Dalam kesempatan itu, arahan terakhir Jaksa Agung berkaitan dengan penanganan perkara yang berbobot, Mindset penanganan perkara berbobot tidak hanya didasarkan pada besaran besar kecilnya kerugian keuangan negara yang diakibatkan oleh pelaku, namun dari permasalahan yang diangkat dirasakan langsung oleh masyarakat.

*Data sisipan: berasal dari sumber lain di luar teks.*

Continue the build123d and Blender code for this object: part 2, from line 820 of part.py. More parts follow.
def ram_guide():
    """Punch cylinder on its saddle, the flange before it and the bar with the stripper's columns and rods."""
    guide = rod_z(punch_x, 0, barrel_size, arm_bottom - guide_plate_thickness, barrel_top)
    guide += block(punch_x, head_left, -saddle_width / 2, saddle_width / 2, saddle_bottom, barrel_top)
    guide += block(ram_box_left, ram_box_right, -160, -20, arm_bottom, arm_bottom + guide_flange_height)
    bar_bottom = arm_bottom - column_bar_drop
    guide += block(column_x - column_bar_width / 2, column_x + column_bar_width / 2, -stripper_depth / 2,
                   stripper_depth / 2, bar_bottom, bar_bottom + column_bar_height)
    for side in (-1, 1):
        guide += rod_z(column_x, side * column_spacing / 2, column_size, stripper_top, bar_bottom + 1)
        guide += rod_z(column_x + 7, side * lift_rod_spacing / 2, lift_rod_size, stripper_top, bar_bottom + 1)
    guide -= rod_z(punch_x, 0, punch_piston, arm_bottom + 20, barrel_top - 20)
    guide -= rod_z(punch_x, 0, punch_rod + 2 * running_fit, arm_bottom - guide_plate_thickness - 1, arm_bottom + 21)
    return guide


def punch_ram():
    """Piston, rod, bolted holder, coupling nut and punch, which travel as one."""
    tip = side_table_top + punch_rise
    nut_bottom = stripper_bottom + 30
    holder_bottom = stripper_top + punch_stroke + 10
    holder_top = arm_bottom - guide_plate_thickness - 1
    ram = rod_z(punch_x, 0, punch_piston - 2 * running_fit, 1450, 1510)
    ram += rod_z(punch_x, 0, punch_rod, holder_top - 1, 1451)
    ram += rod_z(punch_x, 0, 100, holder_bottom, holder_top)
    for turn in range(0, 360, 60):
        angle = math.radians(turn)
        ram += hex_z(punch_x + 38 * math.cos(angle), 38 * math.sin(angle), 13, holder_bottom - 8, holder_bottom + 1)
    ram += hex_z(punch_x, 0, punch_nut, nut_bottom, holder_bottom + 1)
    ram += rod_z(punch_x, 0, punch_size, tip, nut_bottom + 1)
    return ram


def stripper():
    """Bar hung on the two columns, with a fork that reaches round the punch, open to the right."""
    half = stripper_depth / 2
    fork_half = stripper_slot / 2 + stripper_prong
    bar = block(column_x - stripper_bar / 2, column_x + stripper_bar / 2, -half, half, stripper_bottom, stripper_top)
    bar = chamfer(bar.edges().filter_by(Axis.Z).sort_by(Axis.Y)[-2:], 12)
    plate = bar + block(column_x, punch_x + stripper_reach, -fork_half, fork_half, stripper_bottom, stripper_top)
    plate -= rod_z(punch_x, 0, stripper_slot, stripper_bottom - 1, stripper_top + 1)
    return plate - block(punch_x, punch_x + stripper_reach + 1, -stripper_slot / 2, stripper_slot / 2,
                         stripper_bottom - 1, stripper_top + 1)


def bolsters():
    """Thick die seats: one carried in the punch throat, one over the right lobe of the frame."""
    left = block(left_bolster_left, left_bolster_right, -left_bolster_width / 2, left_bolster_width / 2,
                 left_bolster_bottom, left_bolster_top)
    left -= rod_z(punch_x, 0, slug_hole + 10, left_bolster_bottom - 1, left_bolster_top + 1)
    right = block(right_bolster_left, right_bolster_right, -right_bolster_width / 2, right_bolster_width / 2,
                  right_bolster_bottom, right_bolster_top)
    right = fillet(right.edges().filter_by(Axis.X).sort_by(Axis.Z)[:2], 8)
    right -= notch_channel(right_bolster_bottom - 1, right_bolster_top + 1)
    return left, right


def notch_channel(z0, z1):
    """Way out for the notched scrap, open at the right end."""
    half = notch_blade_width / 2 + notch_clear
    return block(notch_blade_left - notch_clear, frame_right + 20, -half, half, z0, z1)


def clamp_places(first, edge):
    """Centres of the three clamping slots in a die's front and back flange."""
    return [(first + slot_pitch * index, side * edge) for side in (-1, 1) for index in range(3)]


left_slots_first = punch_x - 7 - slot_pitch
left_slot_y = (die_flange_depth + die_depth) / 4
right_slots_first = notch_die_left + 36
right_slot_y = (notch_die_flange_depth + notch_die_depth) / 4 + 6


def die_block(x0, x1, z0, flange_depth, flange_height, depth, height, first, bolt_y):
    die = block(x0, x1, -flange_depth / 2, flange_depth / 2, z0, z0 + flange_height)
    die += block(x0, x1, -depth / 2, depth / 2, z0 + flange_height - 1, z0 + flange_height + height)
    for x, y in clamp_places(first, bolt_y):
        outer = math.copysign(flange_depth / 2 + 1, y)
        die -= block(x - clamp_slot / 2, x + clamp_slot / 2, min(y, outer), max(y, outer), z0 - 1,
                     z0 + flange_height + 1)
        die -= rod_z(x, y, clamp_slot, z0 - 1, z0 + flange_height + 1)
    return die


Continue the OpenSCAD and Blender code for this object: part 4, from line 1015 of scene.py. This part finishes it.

Untuk bisa mengasah sensitivitas terhadap hal tersebut maka para jaksa perlu mendalami isu kedaerahan yang ada di daerah hukumnya. Sebagai contoh perkara perambahan hutan, mafia pupuk, mafia tanah yang apabila kita lakukan penindakan akan timbul dukungan serta dukungan dari masyarakat setempat.
“Pada kesempatan ini juga saya mengingatkan terkait kepatuhan pengisian entry CMS Pidsus. Saya masih melihat belum optimalnya dalam penginputan khususnya dalam hal laporan dugaan tindak pidana korupsi dari masyarakat,” katanya.
Ditegaskan Jaksa Agung, hal tersebut menjadi penting agar kita mengetahui secara jelas asal-muasal penanganan perkara tersebut dalam sistem CMS, serta demi terwujudnya tertib administrasi penanganan perkara Pidsus.